7. Distinguish Between Needs and Pleasures
Maintaining financial growth requires knowing the difference between needs and pleasures. Needs are essentials that help you progress, such as investing in your business or developing new skills. Pleasure items, like luxury goods or frequent trips, are non-essential.
As your income rises, it’s easy to start viewing pleasures as needs, but this can jeopardize financial goals. By staying mindful of this distinction, you’re better able to keep your spending aligned with your goals and resist short-term temptations.
People who keep this balance find themselves not only wealthier but often happier, as they make choices aligned with long-term security rather than impulse buys.
8. Prioritize Strategic Investments
Investing does not have to be complicated. Start with simple, automated investments like SIPs, which allow you to build wealth in a structured way. These plans encourage financial discipline, as your money steadily grows and remains unavailable for unnecessary spending. Over time, the compounding effect can significantly increase your wealth, making these disciplined investments highly effective.
Summary for Building Wealth
- Double your income over expenses: This approach allows for steady savings and investment.
- Invest in yourself and your business: Strengthen your unique skills, as these are key assets.

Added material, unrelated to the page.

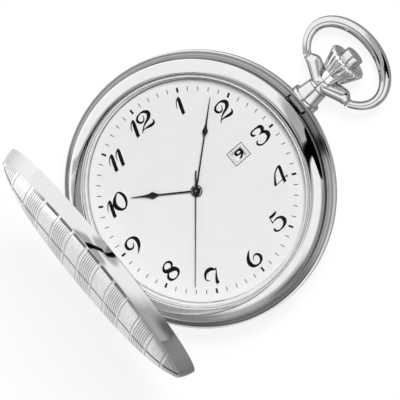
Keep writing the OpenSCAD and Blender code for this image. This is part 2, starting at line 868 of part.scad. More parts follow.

- Make regular investments: Use SIPs or similar plans to ensure long-term growth.
- Understand your priorities: Differentiate between needs and pleasures, keeping your goals in focus.
- Stay disciplined: Financial independence is achieved with consistent efforts and patience.
To summarize, building wealth in India through a small business is within reach. By creating a solid financial foundation, leveraging unique skills, investing wisely, and focusing on value, you can steadily work towards financial freedom.